10. Sempre se dirá que a solução de não admissão do recurso se manteria, ainda que a recorrente tivesse selecionado o despacho de 21 de outubro de 2011 como decisão recorrida, como faz - tardiamente – na reclamação.
Na verdade, impendia sobre a reclamante o ónus de suscitar a questão de constitucionalidade normativa, que pretendesse ver apreciada em ulterior recurso para o Tribunal Constitucional, “de modo processualmente adequado perante o tribunal que proferiu a decisão recorrida, em termos de este estar obrigado a dela conhecer” (artigo 72.º, n.º 2, da LTC).
O cumprimento do pressuposto de admissibilidade do recurso, agora em apreciação, pressupõe que a questão de constitucionalidade seja levantada, junto do tribunal a quo, de uma forma expressa, direta e clara, acompanhada de uma fundamentação, minimamente concludente, com um suporte argumentativo que inclua a indicação das razões justificativas do juízo de inconstitucionalidade defendido, de modo a tornar exigível que o tribunal a quo se aperceba e se pronuncie sobre a questão jurídico-constitucional, antes de esgotado o seu poder jurisdicional (cfr. v.g. Acórdãos do Tribunal Constitucional n.os 708/06 e 630/08, disponíveis em www.tribunalconstitucional.pt).

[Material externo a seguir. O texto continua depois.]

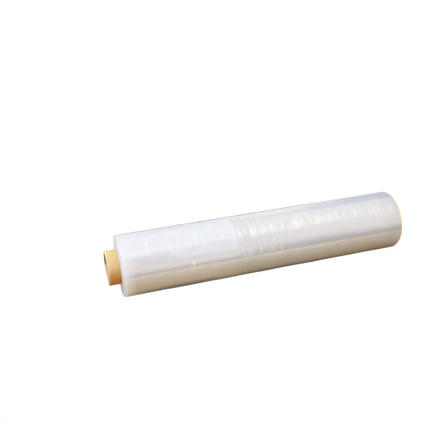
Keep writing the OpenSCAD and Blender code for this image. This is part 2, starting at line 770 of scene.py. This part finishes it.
@dataclass(frozen=True)
class BoardFinish:
    """Kraft tube board: fibres, a spiral seam, a pale cut lip and a darker bore, with painted shade on
    the underside and painted light inside the mouth.
    """

    kraft: Colour = srgb(249, 218, 152)
    light: Colour = srgb(252, 226, 170)
    underside_shade_colour: Colour = srgb(230, 168, 72)
    fibre: Colour = srgb(218, 160, 86)
    bore: Colour = srgb(170, 128, 100)
    lip: Colour = srgb(255, 240, 200)
    seam: Colour = srgb(150, 98, 44)
    bounce: Colour = (0.16, 0.10, 0.055, 1.0)

    seam_lead: float = 96.0 * MM
    seam_w: float = 0.9 * MM
    ply: float = 0.72 * MM
    rubbed_w: float = 4.0 * MM
    lit_mouth_w: float = 6.0 * MM

    underside_shade: Front = Front(-150.0, 60.0, 20.0)
    fibres: Grain = Grain(1.4 * MM, 0.8 * MM, 3.0)
    flecks: Grain = Grain(0.5 * MM, 0.35 * MM, 1.0)
    patches: Grain = Grain(14.0 * MM, 9.0 * MM, 2.0)

    def make(self, sizes: RollSizes) -> bpy.types.Material:
        """Builds the material.

        Args:
            sizes: the roll's sizes.

        Returns:
            The material.
        """
        material, g = new_material("core_board")
        place = g.coordinates(Space.OBJECT)
        x, y, z = place
        radius = (x * x + y * y).root()
        turn = y.angle_from(x) / TAU
        from_top = sizes.core_l - z
        fibres = g.grain(place, self.fibres)
        flecks = g.grain(place, self.flecks)
        patches = g.grain(place, self.patches)

        across = abs((z / self.seam_lead + turn).fraction() - 0.5) * self.seam_lead
        seam = across.ease(self.seam_w, self.seam_w * 0.3)
        in_bore = radius.ease(sizes.core_in_r + 0.7 * MM, sizes.core_in_r + 0.2 * MM)
        cut = (from_top.ease(0.7 * MM, 0.3 * MM) + z.ease(0.7 * MM, 0.3 * MM)).at_most(1.0)
        cut = cut * (1.0 - in_bore * 0.5)
        plies = (radius * (TAU / self.ply)).sine() * 0.5 + 0.5
        rubbed = from_top.ease(self.rubbed_w, self.rubbed_w * 0.3) * (1.0 - in_bore)
        # Painted light: a pale lit strip inside the mouth on one side, which also glows with the
        # bounce colour.
        lit_mouth = from_top.ease(self.lit_mouth_w, self.lit_mouth_w * 0.4) * x.ease(12.0 * MM, 4.0 * MM)
        # Painted shade: darker and more orange on the core's underside.
        underside_shade = g.towards(place, self.underside_shade) * (0.75 + patches * 0.3).at_most(1.0)
        fibrous = fibres.ease(0.52, 0.8) * 0.45 + flecks.ease(0.6, 0.8) * 0.25
        long_fibres = fibres.ease(0.4, 0.8)

        outside = g.layered(self.kraft, (
            (patches.ease(0.35, 0.7), self.light),
            (underside_shade, self.underside_shade_colour),
            (fibrous, self.fibre),
        ))
        inside = g.layered(self.bore, ((long_fibres * 0.4, self.fibre), (lit_mouth * 0.9, self.lip)))
        edge = g.mix(plies * 0.35 + long_fibres * 0.25, self.lip, self.fibre)
        colour = g.layered(outside, (
            (in_bore, inside),
            (seam * 0.75, self.seam),
            (rubbed * 0.8, self.lip),
            (cut, edge),
        ))
        height = fibres * 0.5 + flecks * 0.3 - seam * 1.6 + plies * cut * 0.6
        shader = g.add("ShaderNodeBsdfPrincipled", {}, {
            "Base Color": colour,
            "Emission Color": g.mix(lit_mouth * in_bore, BLACK, self.bounce),
            "Emission Strength": 1.0,
            "Roughness": 0.62 + fibres * 0.2 + cut * 0.1,
            "IOR": 1.45,
            "Normal": g.bump(height, 0.1 * MM, 0.7),
        })
        g.show(shader.outputs[0])
        return material


# Pieces

@dataclass
class CardboardCore:
    """The spiral wound tube: bare grip, cut lips with a line between plies, and the bore."""

    sizes: RollSizes
    finish: BoardFinish
    chamfer: float = 0.5 * MM
    worn_r: float = 1.2 * MM
    plies: int = 4
    ply_line: float = 0.14 * MM
    seam_step: float = 0.12 * MM
    wear: float = 0.18 * MM
    columns: int = 128
    worn_rows: int = 7
    grip_rows: int = 26
    bore_rows: int = 90

    def cut_end(self, outer_edge: list[tuple[float, float]]) -> list[tuple[float, float]]:
        """A cut end's section from the bore out.

        Args:
            outer_edge: its outermost points.

        Returns:
            Radius of each point, and its height over the end.
        """
        inner, outer = self.sizes.core_in_r + self.chamfer, self.sizes.core_r - self.worn_r
        ply_w = (outer - inner) / self.plies
        lines = [
            (inner + k * ply_w + side * self.ply_line, self.ply_line if side == 0 else 0.0)
            for k in range(1, self.plies)
            for side in (-1, 0, 1)
        ]
        return [(self.sizes.core_in_r, self.chamfer), (inner, 0.0)] + lines + outer_edge

    def section(self) -> tuple[np.ndarray, np.ndarray]:
        """The whole section, once round.

        Returns:
            Radius and height of each row.
        """
        s = self.sizes
        low = self.cut_end([(s.core_r - self.chamfer, 0.0), (s.core_r, self.chamfer)])
        worn = [
            (s.core_r - self.worn_r * (1.0 - math.cos(a)), self.worn_r * (1.0 + math.sin(a)))
            for a in np.linspace(-math.pi / 2.0, 0.0, self.worn_rows)
        ]
        high = [(r, s.core_l - h) for r, h in reversed(self.cut_end(worn))]
        hidden = [share * s.film_w for share in (0.25, 0.5, 0.75)]
        bare = np.linspace(s.film_w - 6.0 * MM, s.core_l - self.worn_r, self.grip_rows)[:-1]
        outer = [(s.core_r, h) for h in (*hidden, *bare)]
        inside = np.linspace(s.core_l - self.chamfer, self.chamfer, self.bore_rows)[1:-1]
        bore = [(s.core_in_r, h) for h in inside]
        rows = np.array(low + outer + high + bore)
        return rows[:, 0], rows[:, 1]

    def build(self) -> bpy.types.Object:
        """Builds and dresses the tube.

        Returns:
            The new piece.
        """
        s = self.sizes
        radius, height = self.section()
        angle = np.linspace(0.0, TAU, self.columns, endpoint=False)
        r, t = np.meshgrid(radius, angle, indexing="ij")
        h = np.broadcast_to(height[:, None], r.shape)
        on_grip = (r > s.core_r - 0.01 * MM) & (h > s.film_w + 0.5 * MM)
        phase = np.mod(h / self.finish.seam_lead + t / TAU, 1.0)
        lift = np.where(on_grip, self.seam_step * (phase - 0.5), 0.0)
        uneven = 0.5 + 0.5 * LatticeNoise(seed=11, around=26, along=40)(t / TAU, h / s.core_l)
        near_lip = smooth(s.core_l - 3.0 * MM, s.core_l, h)
        worn_off = np.where(h > s.core_l - 1.0 * MM, self.wear * uneven * near_lip, 0.0)
        points = round_the_axis(r + lift, h - worn_off, t)
        piece = revolved_mesh("cardboard_core", points, {})
        piece.data.materials.append(self.finish.make(s))
        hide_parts("core")
        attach(piece, "root")
        return piece


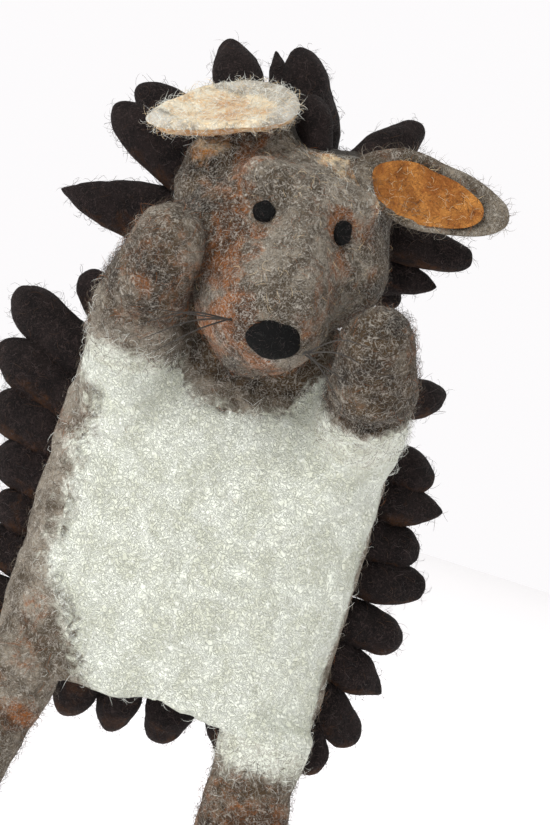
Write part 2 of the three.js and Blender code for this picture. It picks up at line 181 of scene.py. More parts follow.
def piece(name, skin, materials, shares=None, normals=None, slots=None):
    """Makes the Blender object of a skin: points scaled to metres, smooth faces, and its wool shares, partly painted
    shade on the body and head, as a colour.
    """
    mesh = bpy.data.meshes.new(name)
    mesh.vertices.add(len(skin.points))
    mesh.vertices.foreach_set("co", (skin.points * MM).astype(np.float32).ravel())
    corners = np.concatenate([skin.quads.ravel(), skin.tris.ravel()])
    sizes = np.concatenate([np.full(len(skin.quads), 4), np.full(len(skin.tris), 3)])
    mesh.loops.add(len(corners))
    mesh.loops.foreach_set("vertex_index", corners.astype(np.int32))
    mesh.polygons.add(len(sizes))
    mesh.polygons.foreach_set("loop_start", np.concatenate([[0], np.cumsum(sizes)[:-1]]).astype(np.int32))
    mesh.polygons.foreach_set("use_smooth", np.ones(len(sizes), bool))
    if slots is not None:
        mesh.polygons.foreach_set("material_index", slots.astype(np.int32))
    mesh.update(calc_edges=True)
    if shares is not None:
        # The shares are wool, and on the body and head the white and dark ones also carry painted shade.
        layer = mesh.attributes.new("wool_and_painted_shade_share", "FLOAT_COLOR", "POINT")
        layer.data.foreach_set("color", np.column_stack([shares, np.ones(len(shares))]).astype(np.float32).ravel())
    if normals is not None:
        mesh.normals_split_custom_set_from_vertices(normals.tolist())
    for material in materials:
        mesh.materials.append(material)
    made = bpy.data.objects.new(name, mesh)
    bpy.context.scene.collection.objects.link(made)
    print(f"{name}: {len(skin.triangles())} triangles")
    return made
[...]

Ora, no presente caso, a reclamante omite a problematização de qualquer questão de constitucionalidade nas peças processuais que apresenta, quer antes da prolação do despacho de 21 de outubro de 2011, quer mesmo imediatamente após a sua prolação e antes do despacho subsequente datado de 23 de novembro do mesmo ano, apenas procedendo a uma reflexão sobre questões de constitucionalidade na peça processual que antecede a prolação do despacho de 14 de dezembro de 2011.
Deste modo, não correspondendo a solução jurídica escolhida pelo tribunal a quo a uma decisão surpresa – no sentido de ser completamente imprevisível ou inesperada, no âmbito das possibilidades interpretativas razoavelmente equacionáveis – não se encontrava a recorrente desonerada de confrontar atempadamente o mesmo tribunal com as questões de constitucionalidade que pudessem ser suscitadas por tal solução.
Não tendo a reclamante cumprido o analisado ónus de suscitação prévia de qualquer questão de constitucionalidade, sempre estaria prejudicada a admissibilidade do seu recurso, ainda que tivesse sido outra a sua escolha da decisão recorrida (artigo 72.º, n.º 2, da LTC).
III – Decisão
11. Pelo exposto, decide-se:
- julgar improcedente a presente reclamação.
Custas pela reclamante, fixando-se a taxa de justiça em 20 (vinte) unidades de conta, ponderados os critérios referidos no artigo 9.º, n.º 1, do Decreto-Lei n.º 303/98, de 7 de outubro (artigo 7.º, do mesmo diploma).
Lisboa, 24 de outubro de 2012.- Catarina Sarmento e Castro – Vítor Gomes – Maria Lúcia Amaral.